Summer spectacular

Janet Fitch puts her shades on and examines the history, function and etiquette of wearing sunglasses. So make haste while the sun’s still shining.

The days when men didn’t make passes at girls who wear glasses are long gone. Sunglasses have become the number one fashion accessory of the Nineties.

The right pair of sunglasses signal cool, chic and sophistication. The wrong ones can blight your life, (stylistically speaking).

There’s a bewildering array of shades to choose from, and too many brand names to remember, from designers like Armani, Chanel, Christian Dior, Gucci, Ralph Lauren, Calvin Klein and Paul Smith, to specialist ranges by optical manufacturers like Lafont, Kirk Originals, Olivers People and Cutler & Gross or, for excellent value, you can go to Boots.

Light-sensitive sunglasses which eliminate reflections were first invented in 1938 by the founder of the Polaroid company, Dr Edwin Land, although tinted lenses were worn at the beginning of this century. In 1939 Doctor Dalton, a chemist at Corning Glass developed light-sensitive glasses – an invention that was not patented until 1964.

The Fifties saw the proliferation of sunglasses as accessories with a widening choice of frames, and the cult following of film stars in dark glasses (one of Kirk Originals’ best selling styles is named Dean, in homage to its original wearer).

Most sunglasses are purchased for vanity. We buy the ones that look good, or if you’re a Chanel lady or a Gucci babe you’ll buy for brand.

Ideally, you should look at the practicalities: that they deliver the necessary UV protection – they ought to block between 15 and 35 per cent of light. Small lenses may not do the trick. Wraparound frames do, but can distort – I can’t negotiate the pavement in my glamourous mock turtle wraparounds.

Spending loads of money guarantees style but not necessarily greater quality than the 15 pair in Boots, whose standards are equally high.

In the US, and here, the ultra cool are buying snowboarding and surfing glasses by Stussy, the clubwear label (available in London at Bond, Newburgh Street and Slam City Skates, Neal’s Yard) or Arnette, (available in London at Plum, Berwick Street). The other in looks are big bug-eye glasses, (allegedly Bono bought his on the street for three quid) and the nerd look in general if you are rich and famous enough to carry it off.

The Eighties Raybans – Aviators or Wayfarers – are passé (although the Rayban brand is still the best seller in David Clulow’s 15 branches). Don’t throw them out as there is set to be an Eighties fashion revival this winter.
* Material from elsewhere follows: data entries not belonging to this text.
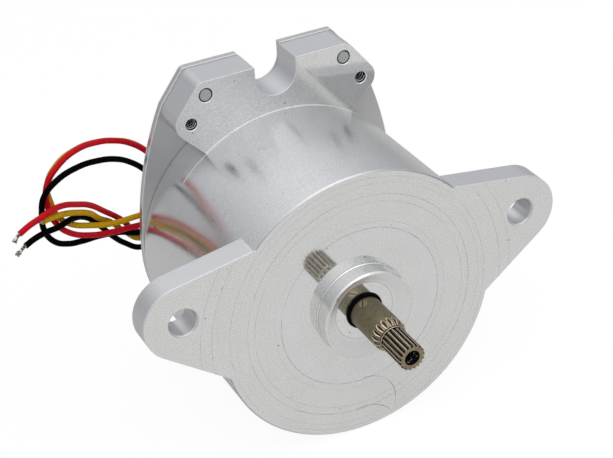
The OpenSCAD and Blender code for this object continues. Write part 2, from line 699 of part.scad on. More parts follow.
// Unit tangents of a route, and side vectors carried along it without twist
function tangents(route) = [
    for (i = [0 : len(route) - 1])
        unit(route[min(i + 1, len(route) - 1)] - route[max(i - 1, 0)])
];
function carried(sides, heads, i) =
    i == len(heads) ? sides
    : let (last = sides[i - 1])
      carried(concat(sides, [unit(last - (last * heads[i]) * heads[i])]), heads, i + 1);

// Round tube swept along a route by rings of points
module tube(route, diameter, sides) {
    heads = tangents(route);
    first = unit(cross(heads[0], [0, 0, 1]));
    normals = carried([first], heads, 1);
    points = [
        for (i = [0 : len(route) - 1])
            let (u = normals[i], v = cross(heads[i], normals[i]))
            for (k = [0 : sides - 1])
                route[i] + diameter / 2 * (cos(360 * k / sides) * u + sin(360 * k / sides) * v)
    ];
    walls = [
        for (i = [0 : len(route) - 2], k = [0 : sides - 1])
            let (a = i * sides + k, b = i * sides + (k + 1) % sides)
            each [[a, b + sides, b], [a, a + sides, b + sides]]
    ];
    start_cap = [for (k = [0 : sides - 1]) k];
    last_ring = (len(route) - 1) * sides;
    end_cap = [for (k = [sides - 1 : -1 : 0]) last_ring + k];
    polyhedron(points, concat(walls, [end_cap, start_cap]), convexity = 8);
}

module red_lead() { color("#b8141f") tube(red_route, lead_d, lead_sides); }
module yellow_lead() { color("#c8960c") tube(yellow_route, lead_d, lead_sides); }
module black_lead() { color("#101010") tube(black_route, lead_d, lead_sides); }

// Bare twisted end of a lead, starting at its cut insulation
module strands(route, tip) {
    cut = route[len(route) - 1];
    lead_dir = unit(cut - route[len(route) - 2]);
    color("#b9b4a6") tube([cut, cut + lead_dir * norm(tip - cut) * 0.4, tip], strand_d, lead_sides);
}

module red_strands() { strands(red_route, red_tip); }
module yellow_strands() { strands(yellow_route, yellow_tip); }
module black_strands() { strands(black_route, black_tip); }

front_housing();
rear_cover();
cover_seal_ring();
cover_screws();
dowel_pins();
lead_grommet();
shaft();
shaft_seal();
bearing_circlip();
preload_spring();
front_bearing_outer();
front_bearing_inner();
front_bearing_cage();
front_bearing_balls();
front_bearing_shields();
rear_bearing_outer();
rear_bearing_inner();
rear_bearing_cage();
rear_bearing_balls();
rear_bearing_shields();
rotor_core();
magnet(1);  // magnet_1
magnet(2);  // magnet_2
magnet(3);  // magnet_3
magnet(4);  // magnet_4
magnet(5);  // magnet_5
magnet(6);  // magnet_6
magnet_sleeve();
stator_core();
front_insulator();
rear_insulator();
coil(1);  // coil_1
coil(2);  // coil_2
coil(3);  // coil_3
coil(4);  // coil_4
coil(5);  // coil_5
coil(6);  // coil_6
coil(7);  // coil_7
coil(8);  // coil_8
coil(9);  // coil_9
star_ring();
red_lead();
yellow_lead();
black_lead();
red_strands();
yellow_strands();
black_strands();
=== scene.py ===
import math

import bpy
from mathutils import Matrix, Vector


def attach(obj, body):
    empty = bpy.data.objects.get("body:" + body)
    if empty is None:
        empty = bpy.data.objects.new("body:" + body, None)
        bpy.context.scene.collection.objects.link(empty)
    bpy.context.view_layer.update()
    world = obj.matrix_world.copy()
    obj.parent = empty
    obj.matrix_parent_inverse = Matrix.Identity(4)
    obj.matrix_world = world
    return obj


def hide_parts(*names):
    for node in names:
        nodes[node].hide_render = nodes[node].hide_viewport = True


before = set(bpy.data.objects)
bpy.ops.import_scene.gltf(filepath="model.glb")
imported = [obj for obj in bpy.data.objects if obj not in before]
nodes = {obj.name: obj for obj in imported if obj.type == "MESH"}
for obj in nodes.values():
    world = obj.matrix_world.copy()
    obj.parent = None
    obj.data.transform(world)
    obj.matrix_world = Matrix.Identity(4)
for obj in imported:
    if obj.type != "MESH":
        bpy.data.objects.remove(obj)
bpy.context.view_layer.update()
bpy.ops.object.select_all(action="DESELECT")
scene = bpy.context.scene

# Camera: a long lens above and to the left of the shaft, rolled slightly. It looks down on the
# flange, the shaft's splined end and the bracket pad on top.
camera_data = bpy.data.cameras.new("camera")
camera_data.sensor_width = 36
camera_data.lens = 93.617
camera_data.clip_start = 0.02
camera = bpy.data.objects.new("camera", camera_data)
camera.location = (-0.20791, -0.40487, 0.30948)
camera.rotation_euler = (math.radians(58.640), math.radians(3.3615), math.radians(-27.0932))
scene.collection.objects.link(camera)
scene.camera = camera

# Leads: stranded copper wires in smooth coloured insulation, which leave the grommet in the rear
# cover, go once round in a loose loop beside the motor and end cut off. Routes are in millimetres.
LEAD_D = 0.0022
lead_routes = {
    "red": [
        (-30, 74.5, 5), (-30.5, 78, 5), (-33.5, 81.5, 5), (-39, 83, 5.5), (-49, 82, 7), (-60.5, 78, 10),
        (-69.5, 74.5, 13.5), (-78, 71, 19), (-83, 69, 25.5), (-85, 69, 32.5), (-84, 70.5, 40),
        (-78, 73, 45.5), (-69.5, 76, 48), (-61.5, 79, 47), (-53.5, 82, 44), (-46.5, 84.5, 39.5),
        (-40.5, 86.5, 33.5), (-35, 88.5, 26), (-32, 90, 17), (-32.5, 91.5, 8), (-36, 91.5, 1.5),
        (-41, 90, -1), (-47, 88, 0.5), (-54.5, 85, 10), (-61.5, 80, 18), (-68.5, 75, 25.5),
        (-74, 71, 29.5), (-80, 67, 33), (-85.5, 63.5, 34.5), (-91, 61, 34), (-95, 59.5, 33.5),
        (-99, 58.5, 32),
    ],
    "yellow": [
        (-28, 74.5, 8.5), (-28.5, 78.5, 8.5), (-31, 82, 9), (-37.5, 84.5, 9.5), (-48.5, 82, 11),
        (-60, 78, 13.5), (-68.5, 75, 17), (-77.5, 72.5, 22), (-81.5, 71.5, 27), (-83, 72, 32.5),
        (-83, 73.5, 38.5), (-77.5, 76.5, 44), (-69, 79, 46.5), (-61, 82, 45.5), (-53, 85, 42.5),
        (-45.5, 88, 38), (-39.5, 90, 32), (-33.5, 92, 25), (-30.5, 93.5, 16), (-31, 95, 6.5),
        (-35, 95, -1), (-40.5, 93, -4.5), (-46.5, 90, -3.5), (-53, 87.5, 3), (-59, 83.5, 11),
        (-64, 79.6, 16), (-69, 74.7, 22.4), (-74.5, 71, 26.3), (-80, 67.5, 29.3), (-85.5, 64.5, 31),
        (-89.5, 62.5, 31.8),
    ],
    "black": [
        (-26, 74.5, 5), (-26, 79.5, 4.5), (-28.5, 84.5, 3.5), (-36.5, 87.5, 2), (-47.5, 85, 2),
        (-56.5, 82, 6.5), (-65.5, 78, 10), (-73.5, 74, 12.5), (-79.5, 71, 15), (-84.5, 69, 18.5),
        (-88, 67.5, 25), (-88.2, 66.5, 32.5), (-86.5, 65.8, 39.3), (-81, 68, 42.5), (-71.5, 72.5, 43),
        (-62, 77.5, 40.5), (-54.5, 81.5, 37), (-48, 85.5, 32), (-43, 87.5, 27), (-39, 90.5, 20.5),
        (-36.5, 94.5, 12.5), (-35, 98, 4), (-36, 98, -3.5), (-40.5, 94.5, -8), (-46.5, 90, -7.5),
        (-53.5, 87.5, -2), (-58.5, 85, 4), (-64.5, 81, 13), (-70, 76.5, 20.1), (-77, 70.3, 24.8),
        (-83.5, 65.5, 26), (-88.5, 63, 27), (-93.5, 61, 27), (-97.5, 59, 26.5),
    ],
}
lead_colours = {
    "red": (0.77, 0.003, 0.016, 1),
    "yellow": (0.75, 0.43, 0.0005, 1),
    "black": (0.0025, 0.0025, 0.003, 1),
}
lead_sheens = {"red": 0.12, "yellow": 0.12, "black": 0.01}


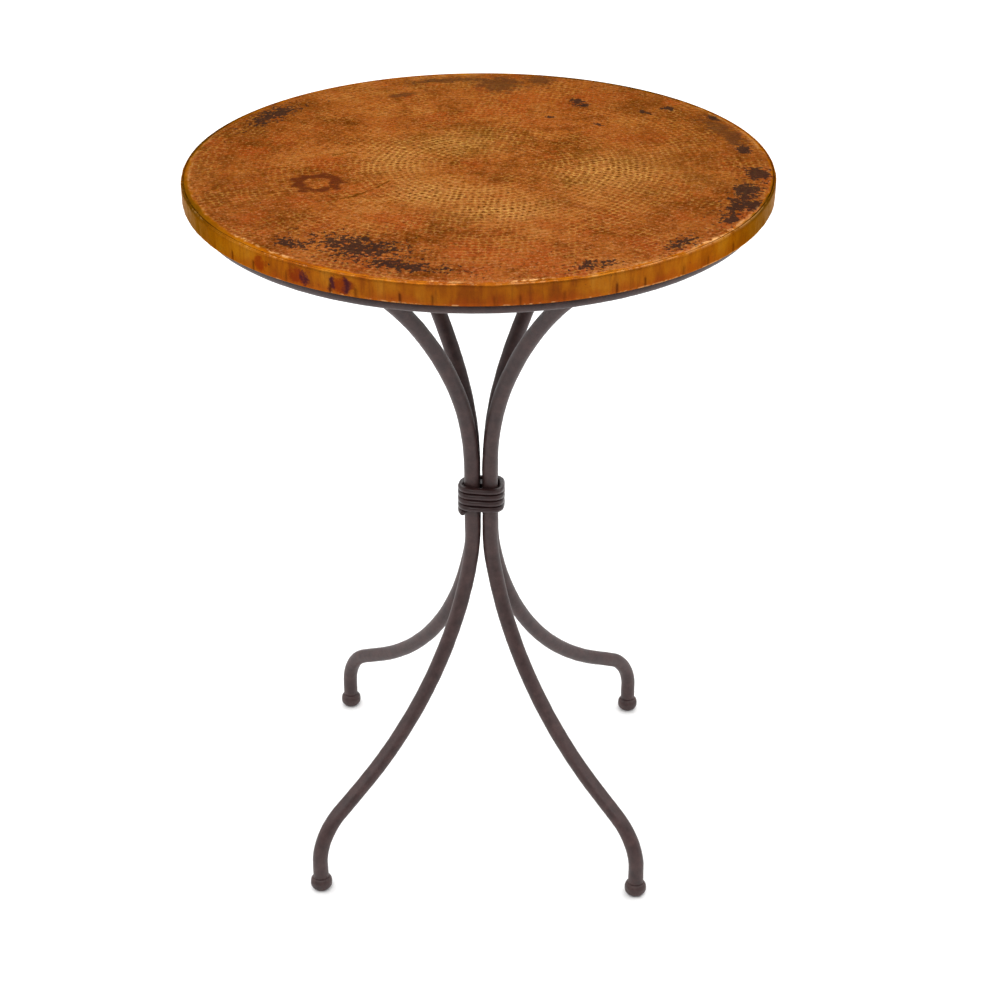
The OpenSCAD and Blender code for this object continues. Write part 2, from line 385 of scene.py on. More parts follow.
# Marks of the fire patina: azimuth in degrees, distance from the centre, half size along the
# circle and half size across it
CHARCOAL_SPOTS = [
    (64, 0.287, 0.012, 0.009),
    (60.5, 0.275, 0.012, 0.009),
    (44, 0.305, 0.012, 0.005),
    (42, 0.340, 0.008, 0.007),
    (31.5, 0.366, 0.012, 0.006),
    (46, 0.224, 0.008, 0.004),
    (64.5, 0.209, 0.008, 0.005),
    (10.5, 0.350, 0.014, 0.009),
    (-3.5, 0.360, 0.018, 0.015),
    (-13.5, 0.346, 0.018, 0.013),
    (-21, 0.368, 0.020, 0.008),
    (-30, 0.360, 0.010, 0.007),
]
CHARCOAL_CLOUDS = [
    (147, 0.349, 0.050, 0.018),
    (-114, 0.296, 0.024, 0.012),
    (-116, 0.305, 0.060, 0.030),
    (-104, 0.338, 0.050, 0.014),
    (-128, 0.338, 0.026, 0.014),
    (-66, 0.354, 0.030, 0.012),
    (-45.5, 0.356, 0.026, 0.014),
    (-20, 0.354, 0.060, 0.016),
]
SPECKLED_PATCHES = [
    (-90, 0.345, 0.250, 0.026),
    (-113, 0.300, 0.110, 0.050),
    (-20, 0.345, 0.200, 0.030),
    (95, 0.345, 0.300, 0.022),
    (150, 0.340, 0.120, 0.030),
]
PURPLE_PATCHES = [
    (87, 0.325, 0.032, 0.036),
    (78, 0.356, 0.022, 0.018),
    (100, 0.350, 0.060, 0.010),
    (113, 0.302, 0.026, 0.008),
    (22, 0.352, 0.060, 0.014),
]
BROWN_PATCHES = [
    (0, 0.290, 0.150, 0.070),
    (-178, 0.345, 0.070, 0.030),
    (-161, 0.330, 0.080, 0.050),
    (35, 0.330, 0.120, 0.050),
    (100, 0.340, 0.120, 0.030),
    (150, 0.345, 0.110, 0.030),
    (-55, 0.056, 0.022, 0.014),
    (-5, 0.036, 0.014, 0.014),
    (-140, 0.300, 0.050, 0.030),
]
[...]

And what about people who wear sunglasses all the time? Madonna was quoted as saying that you must keep them on in a club for when the lights go up. And Anna Wintour, editor of American Vogue, rarely appears without them. However, constant shades wearing can be interpreted as a social solecism.

John Morgan, author of Debrett’s New Guide to Etiquette and Modern Manners says: “The wearing of sunglasses is innately frivolous and so not appropriate, unless necessary to your eyesight, at formal occasions, particularly weddings and funerals.”

Chris Sullivan, style editor of GQ and director of the Wag Club in London’s Wardour Street, is rather more forthright: “Sunglasses are only acceptable in sunlight. If I see someone wearing them in a club I think ‘what a berk…’ There are only two reasons for wearing them indoors – the folly of youth and pretentiousness.”